The first thing to say is that the story is legend since there is no historical record of any such episode. While a warrior called Holofernes did exist, he comes on to the scene only two centuries after Nebuchadnezzar. Scholars believe the book was actually written during the Hasmonean revolt in the middle second century BCE as a story to inspire the rebels fighting then for Jewish independence. Like the First Book of Maccabees, it was probably written in Hebrew but survives only in Greek translation.

Judith contains various biblical echoes: in Judges, the general Sisera is killed by Jael, who drives a tent pin through his head as he sleeps.

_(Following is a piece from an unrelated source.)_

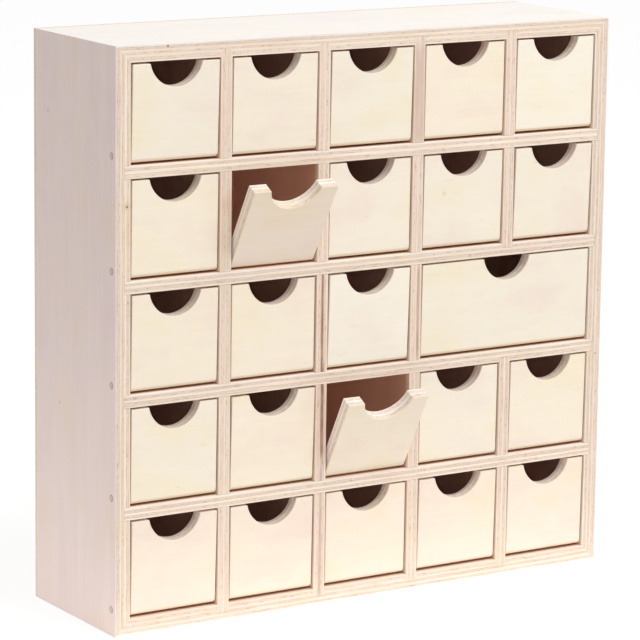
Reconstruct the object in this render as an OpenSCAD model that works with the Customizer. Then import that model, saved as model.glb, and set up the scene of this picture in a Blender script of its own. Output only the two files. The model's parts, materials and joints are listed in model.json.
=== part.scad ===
// Wooden advent calendar: a square plywood case with a lattice of compartments.
// Each compartment is closed by a flap that tilts out on a dowel near its lower edge.
// X runs to the right, Y runs from the front to the back and Z runs up.
// The origin is the middle of the face that the case stands on.

/* [Case] */
// Width over both sides
case_w = 320; // [280:1:400]
// Height over the top and bottom panels
case_h = 320; // [280:1:400]
// Depth of the panels, shelves and dividers, without the back panel
board_d = 90; // [70:1:140]
// Thickness of the four outer panels
panel_t = 9; // [8:0.5:12]
// Thickness of the back panel
back_t = 3; // [3:0.5:5]
// Depth of the grooves in the sides that hold the shelves
side_groove = 3.5; // [2:0.5:5]
// Depth of the grooves in the top and bottom panels that hold the dividers
end_groove = 4.5; // [2:0.5:5]

/* [Lattice] */
// Thickness of the shelves and dividers
board_t = 7; // [5:0.5:9]
// Depth of the grooves above and below the wide compartment
shelf_groove = 2.5; // [1:0.5:3]
// Clearance on each face of a glued joint
glue_gap = 0.05; // [0.02:0.01:0.1]

/* [Flaps] */
// Thickness of a flap
flap_t = 7; // [6:0.5:8]
// Clearance between an end of a flap and the board beside it
side_gap = 1.1; // [0.5:0.1:2]
// Clearance between a closed flap and the board above it
top_gap = 1; // [0.6:0.1:2]
// Clearance between a flap and the floor of its compartment
toe_gap = 1.3; // [0.5:0.1:2]
// Distance of a closed flap's face behind the front edges of the boards
face_set = 1; // [0:0.5:3]
// Radius of the rounded lower front edge of a flap
toe_r = 2.5; // [1:0.5:3.5]
// Diameter of the finger notch
notch_d = 32; // [20:1:36]
// Height of the notch's centre above the top edge of the flap
notch_rise = 3; // [0:0.5:5]

/* [Pivots] */
// Diameter of the pivot rods
rod_d = 4; // [3:0.5:5]
// Clearance all round a rod in the bore of a flap
rod_gap = 0.08; // [0.02:0.01:0.1]
// Height of a rod's axis above the floor of its row
pivot_h = 5.5; // [4.5:0.5:8]

/* [Back nails] */
// Diameter of a nail
nail_d = 1.2; // [0.8:0.1:1.8]
// Length of a nail
nail_l = 15; // [8:1:25]
// Diameter of a nail's head
nail_head_d = 2.6; // [2:0.1:3.6]
// Thickness of a nail's head
nail_head_t = 0.8; // [0.4:0.1:1.2]

/* [Hidden] */
$fn = 96;
// Length by which a cut runs past the faces that it opens
overrun = 1;

// Rows are counted from the top and columns from the left
rows = 5;
columns = 5;
// The wide compartment lies in the middle row and takes the last two columns
wide_row = ceil(rows / 2);
wide_column = columns - 1;
// How far each flap stands open in degrees, one line for each row
// The wide flap takes the fourth place of its row
resting = [
    [2, 1, 1.5, 0.5, 1],
    [1, 29.5, 0.5, 1, 2],
    [1.5, 0.5, 2, 1],
    [1, 2, 28.5, 0.5, 1],
    [2, 1, 0.5, 1.5, 1],
];

inner_w = case_w - 2 * panel_t;
inner_h = case_h - 2 * panel_t;
cell_w = (inner_w - (columns - 1) * board_t) / columns;
cell_h = (inner_h - (rows - 1) * board_t) / rows;
front_y = -(board_d + back_t) / 2;
lap_y = front_y + board_d / 2;
rear_y = front_y + board_d;
pivot_y = front_y + face_set + flap_t / 2;
// A flap's reach above and below its rod
flap_up = cell_h - top_gap - pivot_h;
flap_down = pivot_h - toe_gap;

// Left end of a column
function column_x(c) = -inner_w / 2 + (c - 1) * (cell_w + board_t);
// Floor of a row, which is also the top face of the shelf under it
function row_z(r) = panel_t + (rows - r) * (cell_h + board_t);
// Middle of the divider to the right of a column
function divider_x(d) = column_x(d) + cell_w + board_t / 2;
// Whether a divider runs through the shelf under a row
function crosses(d, s) = d != wide_column || (s != wide_row - 1 && s != wide_row);

// Row, column and number of columns of each flap
flaps = [
    for (r = [1:rows]) for (c = [1:columns])
        if (r != wide_row || c != wide_column + 1)
            [r, c, r == wide_row && c == wide_column ? 2 : 1]
];
function flap_name(f) = str("flap_r", f[0], f[2] == 1 ? str("_c", f[1]) : "_wide");

// Middle of each edge compartment on the centre line of the panel beside it
nail_places = [
    for (c = [1:columns]) for (z = [panel_t / 2, case_h - panel_t / 2])
        [column_x(c) + cell_w / 2, z],
    for (r = [1:rows]) for (side = [-1, 1])
        [side * (case_w - panel_t) / 2, row_z(r) + cell_h / 2],
];

// One rod with a clearance all round it
module rod(r, length, gap) {
    translate([0, pivot_y, row_z(r) + pivot_h])
        rotate([0, 90, 0])
            cylinder(d = rod_d + 2 * gap, h = length, center = true);
}

// The holes for all five rods through whatever board they are cut from
module rod_holes() {
    for (r = [1:rows])
        rod(r, case_w + 2 * overrun, glue_gap);
}

// A nail driven forward from the rear face of the back panel, with its head flush
module nail(gap, past) {
    translate([0, rear_y + back_t + past, 0])
        rotate([90, 0, 0]) {
            cylinder(d = nail_d + 2 * gap, h = past + nail_l + gap);
            cylinder(d = nail_head_d + 2 * gap, h = past + nail_head_t + gap);
        }
}

module nail_holes() {
    for (p = nail_places)
        translate([p[0], 0, p[1]]) nail(glue_gap, overrun);
}

// An outer panel lying on its outer face, with both ends mitred at 45 degrees
module mitred_panel(length) {
    translate([0, rear_y, 0])
        rotate([90, 0, 0])
            linear_extrude(board_d)
                polygon([
                    [-length / 2, 0],
                    [length / 2, 0],
                    [length / 2 - panel_t, panel_t],
                    [panel_t - length / 2, panel_t],
                ]);
}

// Side panel on the left, grooved for the shelves and drilled for the rods
module side_panel() {
    difference() {
        translate([-case_w / 2, 0, case_h / 2])
            rotate([0, 90, 0])
                mitred_panel(case_h);
        for (s = [1:rows - 1])
            translate([
                -inner_w / 2 - side_groove - glue_gap,
                front_y - overrun,
                row_z(s) - board_t - glue_gap,
            ])
                cube([side_groove + glue_gap + overrun, board_d + 2 * overrun, board_t + 2 * glue_gap]);
        rod_holes();
        nail_holes();
    }
}

module left_side() {
    color([0.84, 0.77, 0.74]) side_panel();
}

module right_side() {
    color([0.84, 0.77, 0.74]) mirror([1, 0, 0]) side_panel();
}

// Panel at the bottom, grooved for the dividers
module end_panel() {
    difference() {
        mitred_panel(case_w);
        for (d = [1:columns - 1])
            translate([
                divider_x(d) - board_t / 2 - glue_gap,
                front_y - overrun,
                panel_t - end_groove - glue_gap,
            ])
                cube([board_t + 2 * glue_gap, board_d + 2 * overrun, end_groove + glue_gap + overrun]);
        nail_holes();
    }
}

module bottom_panel() {
    color([0.9, 0.83, 0.77]) end_panel();
}

module top_panel() {
    color([0.96, 0.94, 0.91]) translate([0, 0, case_h]) mirror([0, 0, 1]) end_panel();
}

// Thin panel laid on the rear edges of the case and nailed there
module back_panel() {
    color([0.86, 0.79, 0.72])
        difference() {
            translate([-case_w / 2, rear_y, 0]) cube([case_w, back_t, case_h]);
            nail_holes();
        }
}

module back_nails() {
    color([0.7, 0.7, 0.72])
        for (p = nail_places)
            translate([p[0], 0, p[1]]) nail(0, 0);
}

// Groove from front to back for an end of the interrupted divider, cut upward from its floor
module divider_groove(floor_z) {
    slot = board_t + 2 * glue_gap;
    translate([divider_x(wide_column) - slot / 2, front_y - overrun, floor_z])
        cube([slot, board_d + 2 * overrun, board_t]);
}

// Shelf under a row, whole along its front edge and slotted from the rear for the dividers
module shelf(s) {
    slot = board_t + 2 * glue_gap;
    color([0.9, 0.83, 0.76])
        difference() {
            translate([-inner_w / 2 - side_groove, front_y, row_z(s) - board_t])
                cube([inner_w + 2 * side_groove, board_d, board_t]);
            for (d = [1:columns - 1])
                if (crosses(d, s))
                    translate([divider_x(d) - slot / 2, lap_y - glue_gap / 2, row_z(s) - board_t - overrun])
                        cube([slot, board_d, board_t + 2 * overrun]);
            if (s == wide_row - 1)
                divider_groove(row_z(s) - shelf_groove - glue_gap);
            if (s == wide_row)
                divider_groove(row_z(s) - 2 * board_t + shelf_groove + glue_gap);
        }
}

// Divider between two heights, slotted from the front for each shelf that it crosses
module divider(d, low, high) {
    slot = board_t + 2 * glue_gap;
    color([0.88, 0.8, 0.74])
        difference() {
            translate([divider_x(d) - board_t / 2, front_y, low]) cube([board_t, board_d, high - low]);
            for (s = [1:rows - 1])
                if (crosses(d, s))
                    translate([divider_x(d) - board_t, front_y - overrun, row_z(s) - board_t - glue_gap])
                        cube([2 * board_t, overrun + lap_y - front_y + glue_gap / 2, slot]);
            rod_holes();
        }
}

// Divider that runs from the bottom panel to the top panel
module full_divider(d) {
    divider(d, panel_t - end_groove, case_h - panel_t + end_groove);
}

// The two parts of the divider that the wide compartment interrupts
module divider_4_upper() {
    divider(wide_column, row_z(wide_row - 1) - shelf_groove, case_h - panel_t + end_groove);
}

module divider_4_lower() {
    divider(wide_column, panel_t - end_groove, row_z(wide_row) - board_t + shelf_groove);
}

module pivot_rod(r) {
    color([0.8, 0.68, 0.6]) rod(r, case_w, 0);
}

// Section of a flap through its rod, with the front to the left
module flap_section() {
    toe = min(toe_r, flap_t / 2, flap_down);
    translate([-flap_t / 2, toe - flap_down]) square([flap_t, flap_up + flap_down - toe]);
    translate([toe - flap_t / 2, -flap_down]) square([flap_t - toe, toe]);
    translate([toe - flap_t / 2, toe - flap_down]) circle(r = toe);
}

// Flap tilted open about its rod, with a round finger notch in its top edge
module flap(f) {
    width = f[2] * cell_w + (f[2] - 1) * board_t - 2 * side_gap;
    color([0.98, 0.94, 0.86])
        translate([column_x(f[1]) + side_gap + width / 2, pivot_y, row_z(f[0]) + pivot_h])
            rotate([resting[f[0] - 1][f[1] - 1], 0, 0])
                difference() {
                    rotate([90, 0, 90]) linear_extrude(width, center = true) flap_section();
                    rotate([0, 90, 0])
                        cylinder(d = rod_d + 2 * rod_gap, h = width + 2 * overrun, center = true);
                    translate([0, 0, flap_up + notch_rise])
                        rotate([90, 0, 0])
                            cylinder(d = notch_d, h = flap_t + 2 * overrun, center = true);
                }
}

left_side();
right_side();
top_panel();
bottom_panel();
back_panel();
for (s = [1:rows - 1])
    shelf(s);
for (d = [1:wide_column - 1])
    full_divider(d);
divider_4_upper();
divider_4_lower();
for (r = [1:rows])
    pivot_rod(r);
for (f = flaps)
    flap(f);
back_nails();
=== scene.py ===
"""Looks of a plywood advent calendar: a mitred case, a lattice of boards and 24 tilting flaps."""

import json
import math
import random
from types import SimpleNamespace

import bpy
from mathutils import Euler, Matrix, Vector


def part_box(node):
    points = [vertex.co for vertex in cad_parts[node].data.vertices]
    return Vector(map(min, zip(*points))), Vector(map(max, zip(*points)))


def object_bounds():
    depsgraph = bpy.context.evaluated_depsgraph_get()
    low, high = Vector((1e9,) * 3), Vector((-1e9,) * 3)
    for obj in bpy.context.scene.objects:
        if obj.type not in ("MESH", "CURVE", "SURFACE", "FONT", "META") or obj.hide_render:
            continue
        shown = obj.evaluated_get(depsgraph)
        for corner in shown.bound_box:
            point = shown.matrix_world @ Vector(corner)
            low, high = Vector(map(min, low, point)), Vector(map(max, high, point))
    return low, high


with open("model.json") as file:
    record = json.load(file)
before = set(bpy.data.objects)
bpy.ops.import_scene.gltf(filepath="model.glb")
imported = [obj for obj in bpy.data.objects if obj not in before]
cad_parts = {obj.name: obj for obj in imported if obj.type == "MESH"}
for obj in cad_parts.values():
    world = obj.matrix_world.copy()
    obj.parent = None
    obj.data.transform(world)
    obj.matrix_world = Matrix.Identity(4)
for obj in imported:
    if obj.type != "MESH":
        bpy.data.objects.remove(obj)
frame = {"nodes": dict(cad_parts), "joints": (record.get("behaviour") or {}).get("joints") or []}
cad_low, cad_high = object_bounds()
nodes = frame["nodes"]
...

But whereas Jael is non-Jewish, Judith is Jewish and, like the judge Deborah after Sisera’s defeat, she sings a triumphal song. Like Esther, Judith puts her looks to her people’s service but whereas Esther has to marry non-Jewish King Ahaseurus, Judith preserves her chastity with Holofernes (her book records that, though many men desired her, she never remarries, loyal to the memory of her husband until her death at the age of 105).

So why did it not make the cut for the Bible? Whereas the rabbis clearly believed in the events of Megillat Esther, perhaps they suspected the historical veracity of the story of Judith. The loss of the original Hebrew version must have influenced their decision, too. But there may be another reason.

Judith is from the tribe of Simeon and, in her book, recalls the infamous massacre he and his brother Levi inflicted on the men of Shechem after the rape of their sister Dinah — a bloodthirsty act for which their father Jacob never forgave them. Yet Simeon’s violence is cited as a deed of honour by Judith (a resort to arms which later rabbis found troubling).

Yet, in its religious favour, whereas the Book of Esther famously does not mention the name of God, Judith is full of pious rhetoric. Wait for God’s salvation, she counsels her countrymen, and have faith because although previous generations had strayed into idolotary, “there arose none in our age… which worship gods made with hands”.

Even if the story is fable, it is fascinating that the author chose a woman as the exemplar of such heroic virtue and courage. But though her book may be little read, Judith is not forgotten, for her name remains one Jews still give to their children. And so she endures as a model female Jewish leader to this day.